Evenings would be the worst, I thought: stretches of time with just the two of us and no structure and Finn just sitting and waiting, but waiting for nothing. I thought of the way she’d looked at me. I rummaged through the freezer: Marks & Spencer steak and kidney pudding, Sainsbury’s chicken kiev, a packet of lasagne (serves two), spinach and cheese pie (serves one). I pulled out the lasagne and put it in the microwave to defrost. Perhaps there were some frozen peas. I wondered where Danny was; I wondered who he was with, and if he had sought comfort and pleasure elsewhere, taking his rage to a different bed. Was he with someone else now, as I nursed a mute invalid? Was he laying his roughened hands on someone else’s compliant body? For a few moments, at the thought, I could hardly breathe. I suppose he would say that I’d been unfaithful to him, in my fashion. Finn, sitting passively in the next-door room, represented a kind of treachery. I wished he was here now and I was heating up lasagne and peas for him instead; then we could have watched a movie on the telly and gone up to bed together and pressed up against each other in the dark. I wished that I could banish Finn, and my foolish and hasty decision to take her in, and return to the past of two days ago.
‘Here we are.’ I carried the tray into the living room, but Finn wasn’t there. I called upstairs, at first not loudly, then with greater impatience. No answer. Eventually I knocked at her bedroom door, then opened it. She lay, fully clothed, on her bed. Her thumb was in her mouth. I pulled the duvet over her, and as I did so her eyes opened. She glared at me and then turned her head to the wall.

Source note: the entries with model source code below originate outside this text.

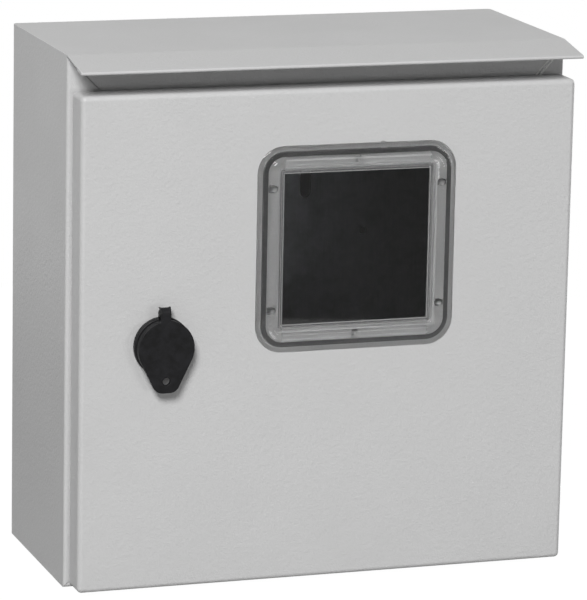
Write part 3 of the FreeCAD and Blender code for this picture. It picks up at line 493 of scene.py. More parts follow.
def rolled_zinc(name, dark, pale, rough):
    """Cold-rolled sheet with a passivated zinc layer: fine streaks along the rolling, soft clouds."""
    material, tree = new_material(name)
    place = add(tree, "ShaderNodeTexCoord")
    streak = grain(tree, place, 0.8, detail=4.0, stretch=(1, 1, 0.03))
    cloud = grain(tree, place, 14.0, detail=4.0, roughness=0.65)
    both = add(tree, "ShaderNodeMath", {
        0: streak.outputs[0], 1: 0.35, 2: cloud.outputs[0],
    }, operation="MULTIPLY_ADD")
    share = between(tree, both.outputs[0], 0.0, 1.0, 0.45, 0.90)
    rough_range = between(tree, both.outputs[0], rough - 0.06, rough + 0.08, 0.45, 0.90)
    bump = add(tree, "ShaderNodeBump", {"Strength": 0.5, "Distance": 0.01 * MM, "Height": streak.outputs[0]})
    finish_material(tree, add(tree, "ShaderNodeBsdfPrincipled", {
        "Base Color": tint(tree, share.outputs[0], dark, pale).outputs["Result"], "Metallic": 1.0,
        "Roughness": rough_range.outputs[0], "Normal": bump.outputs[0],
    }))
    return material


def plated_metal(name, dark, pale, rough):
    """Barrel-plated small parts: bright, with the slight cloudiness of tumbled zinc or chrome."""
    material, tree = new_material(name)
    place = add(tree, "ShaderNodeTexCoord")
    cloud = grain(tree, place, 2.5, detail=4.0, roughness=0.6)
    share = between(tree, cloud.outputs[0], 0.0, 1.0)
    rough_range = between(tree, cloud.outputs[0], rough - 0.05, rough + 0.10)
    bump = add(tree, "ShaderNodeBump", {"Strength": 0.3, "Distance": 0.01 * MM, "Height": cloud.outputs[0]})
    finish_material(tree, add(tree, "ShaderNodeBsdfPrincipled", {
        "Base Color": tint(tree, share.outputs[0], dark, pale).outputs["Result"], "Metallic": 1.0,
        "Roughness": rough_range.outputs[0], "Normal": bump.outputs[0],
    }))
    return material


def moulded_black():
    """Black polyethylene, injection moulded and handled: semi-matt, mottled, with faint rubbed lines."""
    material, tree = new_material("black_moulded_plastic")
    place = add(tree, "ShaderNodeTexCoord")
    mottle = grain(tree, place, 5.0, detail=5.0, roughness=0.65)
    skin = grain(tree, place, 0.7, detail=2.0)
    rub = grain(tree, place, 1.2, detail=3.0, stretch=(0.22, 1, 1.0))
    rubbed = between(tree, rub.outputs[0], 0.0, 1.0, 0.60, 0.72)
    share = between(tree, mottle.outputs[0], 0.0, 0.75, 0.38, 0.62)
    worn = add(tree, "ShaderNodeMath", {
        0: rubbed.outputs[0], 1: 0.3, 2: share.outputs[0],
    }, operation="MULTIPLY_ADD")
    rough = between(tree, mottle.outputs[0], 0.46, 0.62)
    bump = add(tree, "ShaderNodeBump", {"Strength": 0.6, "Distance": 0.06 * MM, "Height": skin.outputs[0]})
    finish_material(tree, add(tree, "ShaderNodeBsdfPrincipled", {
        "Base Color": tint(tree, worn.outputs[0], "#0C0C0D", "#1C1C1F").outputs["Result"],
        "Roughness": rough.outputs[0], "Specular IOR Level": 0.29, "Normal": bump.outputs[0],
    }))
    return material


def matt_rubber(name, dark, pale, rough, cell_mm, depth_mm):
    """Rubber or foam: matt, with cells or moulding grain of the given size."""
    material, tree = new_material(name)
    place = add(tree, "ShaderNodeTexCoord")
    cells = add(tree, "ShaderNodeTexVoronoi", {
        "Vector": place.outputs["Object"], "Scale": 1 / (cell_mm * MM),
    })
    cloud = grain(tree, place, 6.0, detail=4.0)
    share = between(tree, cloud.outputs[0], 0.0, 1.0)
    bump = add(tree, "ShaderNodeBump", {
        "Strength": 0.8, "Distance": depth_mm * MM, "Height": cells.outputs["Distance"],
    })
    finish_material(tree, add(tree, "ShaderNodeBsdfPrincipled", {
        "Base Color": tint(tree, share.outputs[0], dark, pale).outputs["Result"],
        "Roughness": rough, "Normal": bump.outputs[0],
    }))
    return material


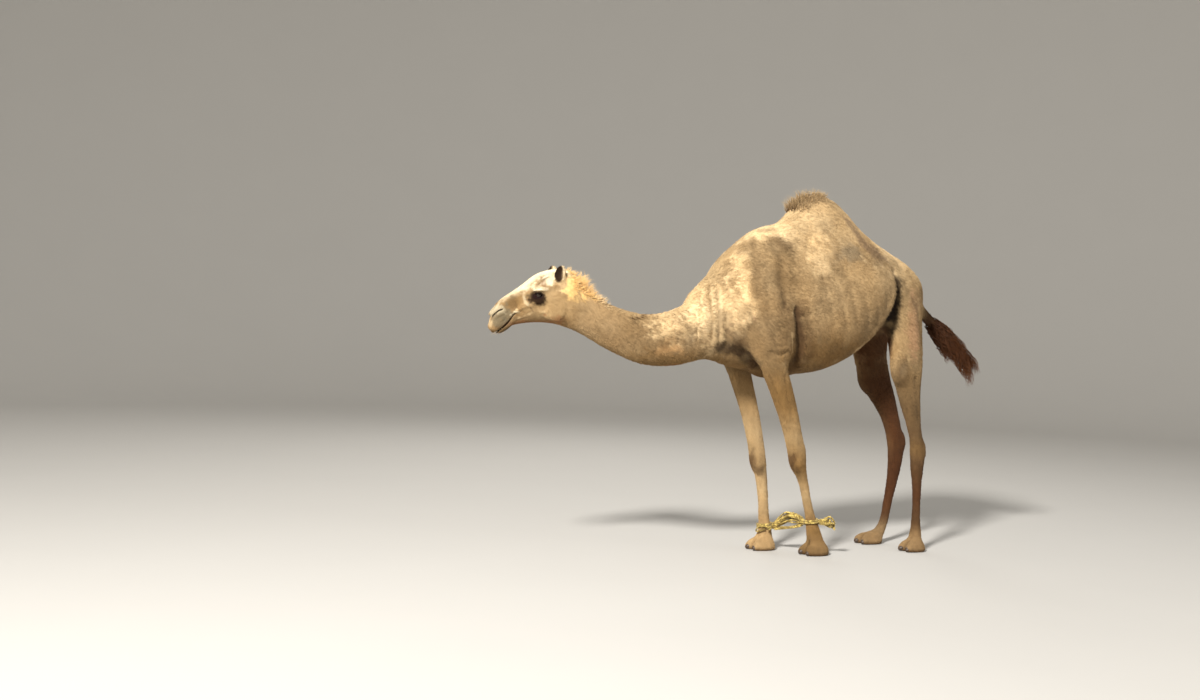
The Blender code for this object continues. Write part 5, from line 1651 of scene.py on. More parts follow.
# ---------------------------------------------------------------- the coat and the long hair
def tuft_shape():
    """Three fine spikes from one root, one unit long, lying towards +X."""
    verts, faces, tips, cells = [], [], [], []
    spikes = ((-0.060, -0.16, 0.82, 0.13), (0.0, 0.02, 1.0, 0.17), (0.060, 0.18, 0.88, 0.11))
    wide = 0.062
    for i, (aside, yaw, long, lift) in enumerate(spikes):
        way = np.array((math.cos(yaw), math.sin(yaw), lift)) * long
        root = np.array((0.0, aside, -0.05))
        start = len(verts)
        verts += [root + (0, -wide, 0), root + (0, wide, 0), root + (0, 0, wide * 0.9), root + way]
        faces += [tuple(start + j for j in face) for face in ((0, 2, 1), (0, 1, 3), (1, 2, 3), (2, 0, 3))]
        tips += [0.0, 0.0, 0.15, 1.0]
        cells += [(0.1, i / 3, 0), (0.1, i / 3 + 0.3, 0), (0.2, i / 3 + 0.15, 0), (1.0, i / 3 + 0.15, 0)]
    mesh = bpy.data.meshes.new('tuft_pattern')
    mesh.from_pydata([tuple(v) for v in verts], [], faces)
    add_values(mesh, 'tip', 'FLOAT', 'POINT', tips)
    add_values(mesh, 'cell', 'FLOAT_VECTOR', 'POINT', cells)
    return add_object('tuft_pattern', mesh)


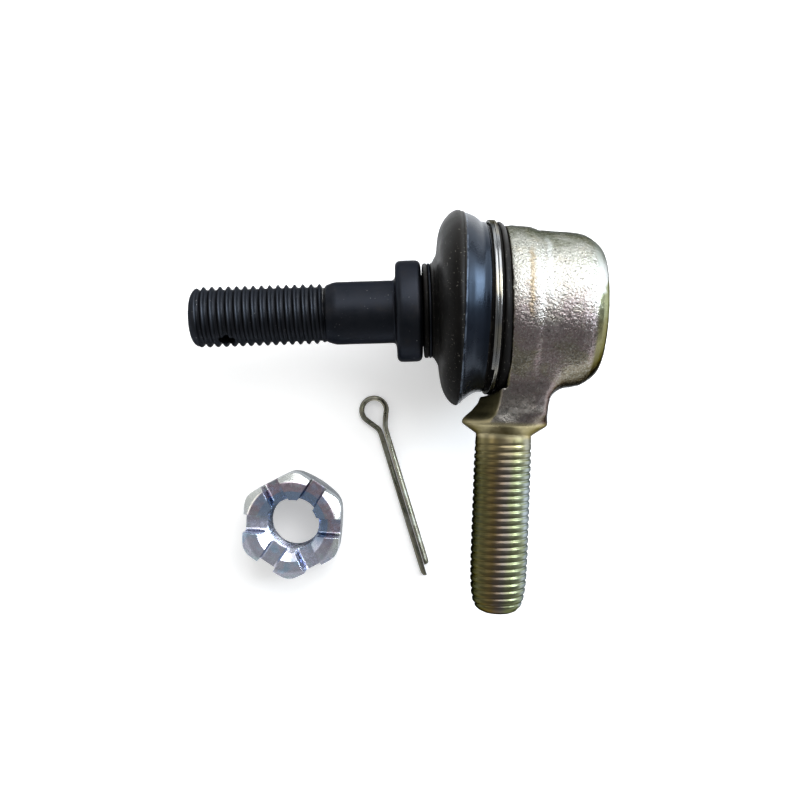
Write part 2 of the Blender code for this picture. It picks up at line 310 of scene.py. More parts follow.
def surface_net(field, low, high, step):
    """Points and quads of the zero level of a field, with one point in each cell that it crosses."""
    axes = [np.arange(low[i], high[i] + step, step) for i in range(3)]
    x, y, z = np.meshgrid(*axes, indexing='ij')
    values = field(x, y, z)
    solid = values < 0.0
    cells = tuple(n - 1 for n in values.shape)
    total = np.zeros(cells + (3,))
    crossings = np.zeros(cells)
    for axis in range(3):
        others = [a for a in range(3) if a != axis]
        for da in (0, 1):
            for db in (0, 1):
                lower = [slice(0, n) for n in cells]
                lower[others[0]] = slice(da, cells[others[0]] + da)
                lower[others[1]] = slice(db, cells[others[1]] + db)
                upper = list(lower)
                upper[axis] = slice(1, cells[axis] + 1)
                a, b = values[tuple(lower)], values[tuple(upper)]
                cross = (a < 0.0) != (b < 0.0)
                share = np.where(cross, a / np.where(cross, a - b, 1.0), 0.0)
                offset = np.zeros(cells + (3,))
                offset[..., axis] = share
                offset[..., others[0]] = da
                offset[..., others[1]] = db
                total += offset * cross[..., None]
                crossings += cross
    active = crossings > 0
    index = np.full(cells, -1)
    index[active] = np.arange(int(active.sum()))
    where = np.argwhere(active)
    points = np.array(low) + step * (where + total[active] / crossings[active][:, None])
    faces = []
    for axis in range(3):
        others = [(axis + 1) % 3, (axis + 2) % 3]
        lower = [slice(1, n) for n in cells]
        lower[axis] = slice(0, cells[axis])
        upper = list(lower)
        upper[axis] = slice(1, cells[axis] + 1)
        cross = solid[tuple(lower)] != solid[tuple(upper)]
        outward = solid[tuple(lower)][cross]
        base = np.argwhere(cross)
        for other in others:
            base[:, other] += 1
        corners = []
        for da, db in ((1, 1), (0, 1), (0, 0), (1, 0)):
            shift = base.copy()
            shift[:, others[0]] -= da
            shift[:, others[1]] -= db
            corners.append(index[shift[:, 0], shift[:, 1], shift[:, 2]])
        quads = np.stack(corners, axis=1)
        quads[~outward] = quads[~outward][:, ::-1]
        faces.append(quads)
    return points, np.concatenate(faces)


def settle_on_field(field, points, rounds=3):
    """Moves points on to the zero level and returns them with their normals."""
    small = 0.02
    for _ in range(rounds):
        value = field(*points.T)
        slope = np.stack([(field(*(points + np.eye(3)[a] * small).T) - value) / small
                          for a in range(3)], axis=1)
        size = np.maximum((slope ** 2).sum(1), 0.25)
        points = points - np.clip(value / size, -0.12, 0.12)[:, None] * slope
    return points, slope / np.maximum(np.linalg.norm(slope, axis=1), 1e-6)[:, None]


# ---------------------------------------------------------------- housing

# Outlines of the eye and of its inside, as (radius, distance from the ball toward the cover)
EYE_OUTLINE = [
    (0.0, 17.95), (11.3, 17.95), (12.0, 17.85), (12.8, 17.4), (13.6, 16.6), (14.4, 15.5), (15.0, 14.3),
    (15.35, 12.8), (15.5, 10.5), (15.55, 8.0), (15.62, 6.5), (15.66, 6.1), (15.62, 5.7), (15.66, 5.3),
    (15.95, 4.7), (16.2, 4.1), (16.3, 3.2), (16.35, 2.0), (16.38, 0.8), (16.2, -0.4), (14.6, -0.5),
    (14.6, -5.9), (15.3, -6.1), (15.3, -7.0), (14.4, -7.8), (13.8, -8.0), (0.0, -8.0),
]
CAVITY_OUTLINE = [
    (-1.0, 20.0), (10.95, 20.0), (10.95, 16.8), (12.5, 16.65), (13.05, 16.1), (13.1, 14.6), (12.8, 14.4),
    (12.8, -1.5), (10.5, -6.6), (9.6, -6.9), (9.9, -7.6), (10.9, -9.2), (-1.0, -9.2),
]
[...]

And so ended Finn’s first day. Except later that night when I’d gone to bed myself and outside it was quite dark in the way that only the countryside can be dark, I heard a thump from Finn’s room. Then another, louder. I pulled on my dressing gown and padded along the chilly corridor. She lay quite asleep, both hands covering her face like someone hiding from an intrusive camera. I went back to my warm bed and heard nothing more except the hoot of an owl, the sigh of the wind, horrible unfiltered country sounds, until morning.